- **Exercise task**:
Go through the listing and write out all of it exactly.

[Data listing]
****************************************
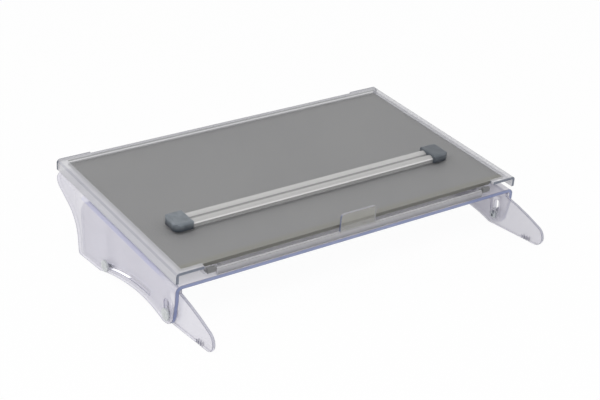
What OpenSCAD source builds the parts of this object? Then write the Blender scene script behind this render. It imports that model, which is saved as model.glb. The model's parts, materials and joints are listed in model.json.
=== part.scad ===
// Desk-top document holder in clear plastic. A writing board slides forward on a bent frame,
// a shallow drawer hangs in runners under the board, a line ruler slides over it, and two legs
// set the height. X runs to the right, Y to the rear and Z up; the origin is on the desk, in
// the middle of the holder.

/* [Board] */
// Width over the side walls
board_w = 520; // [490:5:600]
// Depth along the slope
board_d = 312; // [304:2:340]
// Slope in degrees
slope = 7.3; // [6.6:0.1:8]
// Height of the top at its front edge
front_h = 77; // [75:0.5:83]
// Thickness of the clear cover
cover_t = 4; // [3.2:0.1:4.5]
// Outside radius of the cover's side bends
cover_bend_r = 5.2; // [4.8:0.1:7]
// Depth of the recess in the cover's front edge
front_recess = 5.5; // [4:0.5:7]
// Width of the tab left at each side of the front recess
end_tab_w = 38; // [32:1:44]
// Depth of the recess in the cover's rear edge
rear_recess = 3; // [2:0.5:5]
// Width of the tab left at each side of the rear recess
rear_tab_w = 48; // [36:1:60]
// Inside radius of the recess corners
recess_r = 1.5; // [0.5:0.1:2]
// Thickness of the grey panel
panel_t = 2; // [1.5:0.1:2.5]
// Clear margin round the grey panel
panel_margin = 11; // [9:0.5:13]
// Distance of the grey panel's tongue from the edge of the front recess
tongue_margin = 1.5; // [1:0.1:2.5]

/* [Frame] */
// Thickness of the bent sheet
base_t = 5; // [4.5:0.1:5.5]
// Outside radius of its side bends
base_bend_r = 8.5; // [7.5:0.5:10]
// Gap between the cover's side flanges and the frame
flange_gap = 3.5; // [2.5:0.1:4.5]
// Length of the side wall's upper front edge, from the level of the board's top
wing_front_l = 38; // [35:0.5:40]
// Lean of the lower front edge in degrees
wing_lean = 16; // [12:0.5:19]
// Corner radius where the front edge leans
wing_kink_r = 6; // [3:0.5:9]
// Radius of the toe of the side wall
toe_r = 20.5; // [16:0.5:22]
// Gap between the side wall and the desk
wing_lift = 0.5; // [0.4:0.1:1.5]
// Overhang of the board behind the rear foot
rear_overhang = 49; // [44:1:54]
// Height of the knee above the rear foot
knee_h = 48.7; // [46:0.5:52]
// Rise of the underside behind the knee in degrees
knee_rise = 33; // [30:1:36]
// Radius of the hollow in the knee
knee_r = 50; // [40:1:52]
// Radius of the rear tail under the board
tail_r = 12.4; // [8:0.2:14]
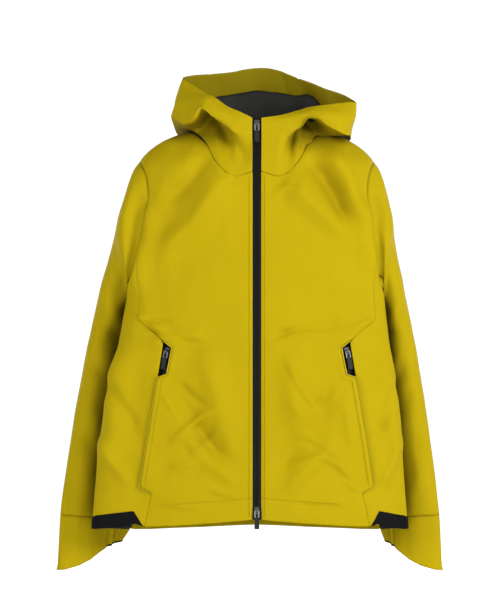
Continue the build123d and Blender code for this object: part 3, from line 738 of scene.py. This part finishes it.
def sleeve_rows(seed, mirror):
    turns = np.arange(TURNS) / TURNS * 2 * math.pi
    rings = [armhole_ring(turns, mirror)] + [sleeve_ring(section, turns) for section in SLEEVE]
    rows, where = rows_through(rings, ROW_SPACING)
    turn = np.broadcast_to(turns / math.pi, rows.shape[:2])
    relief = sleeve_relief(turn, rows, where, seed) - seam_dip(turn)
    relief -= SEAM_ROLL * np.exp(-(where[:, None] / 0.06) ** 2)
    return rows + grid_normals(rows) * relief[..., None], where, turns


def mirrored(rows, mirror):
    out = rows * np.array([mirror, 1, 1])
    return lean(out.reshape(-1, 3)).reshape(rows.shape)


def follow(obj):
    """Bake the cloth's placement into its mesh; it stays where it was built."""
    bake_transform(obj)


def handed(rows, mirror):
    """The columns in the order that keeps the cloth's face outward on this side."""
    return rows if mirror > 0 else rows[:, ::-1]


def column_strip(rows, first, last, mirror):
    """Part of a sleeve between two columns, both included."""
    return handed(rows[:, [c % TURNS for c in range(first, last + 1)]], mirror)


def finer(ring, factor):
    """A closed ring with that many times the points."""
    return curve_through(ring, len(ring) * factor, closed=True)


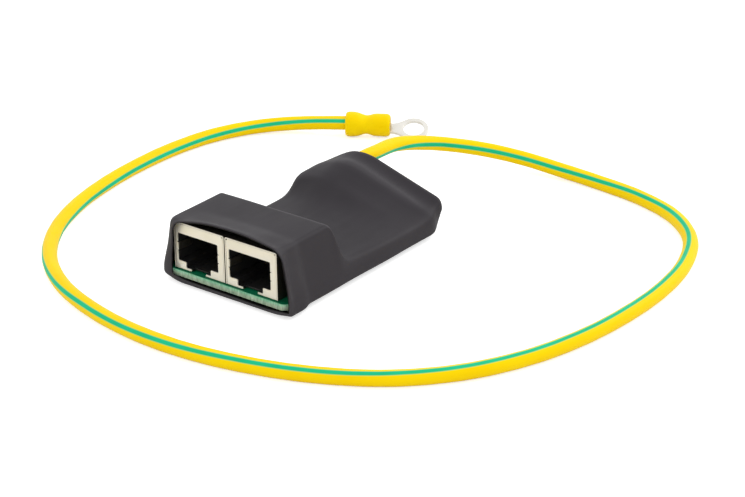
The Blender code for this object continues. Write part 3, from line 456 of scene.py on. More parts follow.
yellow_tone = vinyl.ramp(vinyl.noise(90.0, 3.0), [(0.35, (0.98, 0.67, 0.001)), (0.65, (1.0, 0.71, 0.002))])
green_tone = vinyl.ramp(vinyl.noise(120.0, 3.0), [(0.3, (0.004, 0.50, 0.24)), (0.7, (0.008, 0.58, 0.30))])
with_border = vinyl.mix(border_share, yellow_tone, BORDER_COLOUR)
vinyl.shade("Base Color", vinyl.mix(stripe_share, with_border, green_tone))
vinyl.shade("Specular IOR Level", VINYL_SPECULAR)
vinyl.shade("Specular Tint", VINYL_TINT)

# %% [markdown]
# ## The earth wire: shape
# Its route is the one that the CAD solid follows: down a slope out of the sleeve's rear, a wide loop flat on
# the table round the front, and up into the terminal. The photograph shows it from end to end. Here the same
# curve gets a finer round section with a slight unevenness, and each vertex keeps its turn from a stripe's
# middle. The twist was read from the photograph at places along the wire.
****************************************
- **Answer below**:
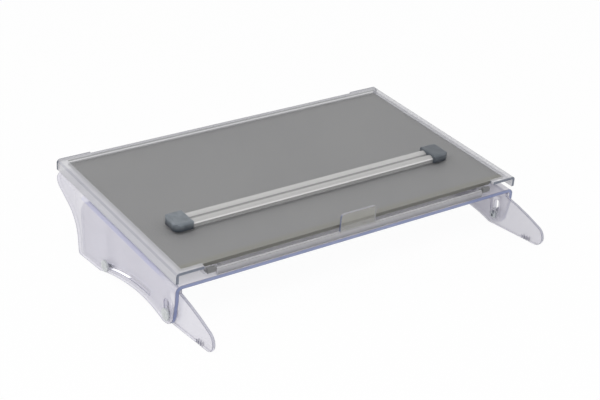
What OpenSCAD source builds the parts of this object? Then write the Blender scene script behind this render. It imports that model, which is saved as model.glb. The model's parts, materials and joints are listed in model.json.
=== part.scad ===
// Desk-top document holder in clear plastic. A writing board slides forward on a bent frame,
// a shallow drawer hangs in runners under the board, a line ruler slides over it, and two legs
// set the height. X runs to the right, Y to the rear and Z up; the origin is on the desk, in
// the middle of the holder.

/* [Board] */
// Width over the side walls
board_w = 520; // [490:5:600]
// Depth along the slope
board_d = 312; // [304:2:340]
// Slope in degrees
slope = 7.3; // [6.6:0.1:8]
// Height of the top at its front edge
front_h = 77; // [75:0.5:83]
// Thickness of the clear cover
cover_t = 4; // [3.2:0.1:4.5]
// Outside radius of the cover's side bends
cover_bend_r = 5.2; // [4.8:0.1:7]
// Depth of the recess in the cover's front edge
front_recess = 5.5; // [4:0.5:7]
// Width of the tab left at each side of the front recess
end_tab_w = 38; // [32:1:44]
// Depth of the recess in the cover's rear edge
rear_recess = 3; // [2:0.5:5]
// Width of the tab left at each side of the rear recess
rear_tab_w = 48; // [36:1:60]
// Inside radius of the recess corners
recess_r = 1.5; // [0.5:0.1:2]
// Thickness of the grey panel
panel_t = 2; // [1.5:0.1:2.5]
// Clear margin round the grey panel
panel_margin = 11; // [9:0.5:13]
// Distance of the grey panel's tongue from the edge of the front recess
tongue_margin = 1.5; // [1:0.1:2.5]

/* [Frame] */
// Thickness of the bent sheet
base_t = 5; // [4.5:0.1:5.5]
// Outside radius of its side bends
base_bend_r = 8.5; // [7.5:0.5:10]
// Gap between the cover's side flanges and the frame
flange_gap = 3.5; // [2.5:0.1:4.5]
// Length of the side wall's upper front edge, from the level of the board's top
wing_front_l = 38; // [35:0.5:40]
// Lean of the lower front edge in degrees
wing_lean = 16; // [12:0.5:19]
// Corner radius where the front edge leans
wing_kink_r = 6; // [3:0.5:9]
// Radius of the toe of the side wall
toe_r = 20.5; // [16:0.5:22]
// Gap between the side wall and the desk
wing_lift = 0.5; // [0.4:0.1:1.5]
// Overhang of the board behind the rear foot
rear_overhang = 49; // [44:1:54]
// Height of the knee above the rear foot
knee_h = 48.7; // [46:0.5:52]
// Rise of the underside behind the knee in degrees
knee_rise = 33; // [30:1:36]
// Radius of the hollow in the knee
knee_r = 50; // [40:1:52]
// Radius of the rear tail under the board
tail_r = 12.4; // [8:0.2:14]
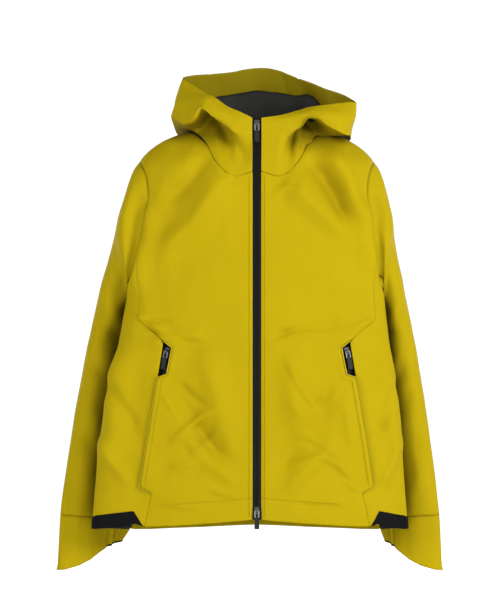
Continue the build123d and Blender code for this object: part 3, from line 738 of scene.py. This part finishes it.
def sleeve_rows(seed, mirror):
    turns = np.arange(TURNS) / TURNS * 2 * math.pi
    rings = [armhole_ring(turns, mirror)] + [sleeve_ring(section, turns) for section in SLEEVE]
    rows, where = rows_through(rings, ROW_SPACING)
    turn = np.broadcast_to(turns / math.pi, rows.shape[:2])
    relief = sleeve_relief(turn, rows, where, seed) - seam_dip(turn)
    relief -= SEAM_ROLL * np.exp(-(where[:, None] / 0.06) ** 2)
    return rows + grid_normals(rows) * relief[..., None], where, turns


def mirrored(rows, mirror):
    out = rows * np.array([mirror, 1, 1])
    return lean(out.reshape(-1, 3)).reshape(rows.shape)


def follow(obj):
    """Bake the cloth's placement into its mesh; it stays where it was built."""
    bake_transform(obj)


def handed(rows, mirror):
    """The columns in the order that keeps the cloth's face outward on this side."""
    return rows if mirror > 0 else rows[:, ::-1]


def column_strip(rows, first, last, mirror):
    """Part of a sleeve between two columns, both included."""
    return handed(rows[:, [c % TURNS for c in range(first, last + 1)]], mirror)


def finer(ring, factor):
    """A closed ring with that many times the points."""
    return curve_through(ring, len(ring) * factor, closed=True)


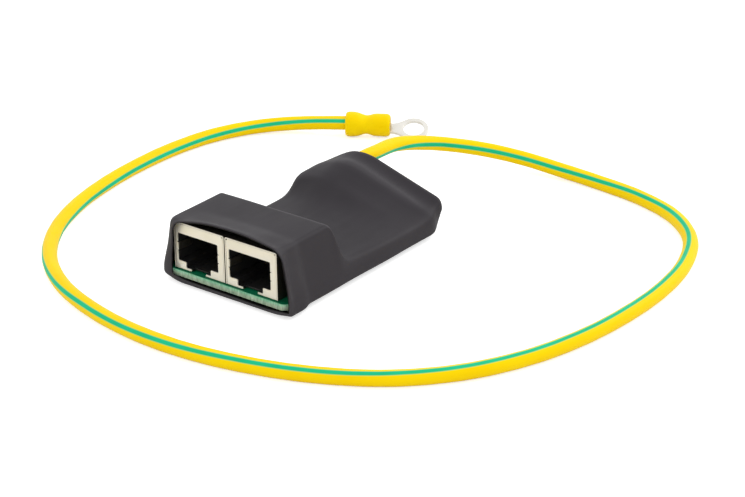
The Blender code for this object continues. Write part 3, from line 456 of scene.py on. More parts follow.
yellow_tone = vinyl.ramp(vinyl.noise(90.0, 3.0), [(0.35, (0.98, 0.67, 0.001)), (0.65, (1.0, 0.71, 0.002))])
green_tone = vinyl.ramp(vinyl.noise(120.0, 3.0), [(0.3, (0.004, 0.50, 0.24)), (0.7, (0.008, 0.58, 0.30))])
with_border = vinyl.mix(border_share, yellow_tone, BORDER_COLOUR)
vinyl.shade("Base Color", vinyl.mix(stripe_share, with_border, green_tone))
vinyl.shade("Specular IOR Level", VINYL_SPECULAR)
vinyl.shade("Specular Tint", VINYL_TINT)

# %% [markdown]
# ## The earth wire: shape
# Its route is the one that the CAD solid follows: down a slope out of the sleeve's rear, a wide loop flat on
# the table round the front, and up into the terminal. The photograph shows it from end to end. Here the same
# curve gets a finer round section with a slight unevenness, and each vertex keeps its turn from a stripe's
# middle. The twist was read from the photograph at places along the wire.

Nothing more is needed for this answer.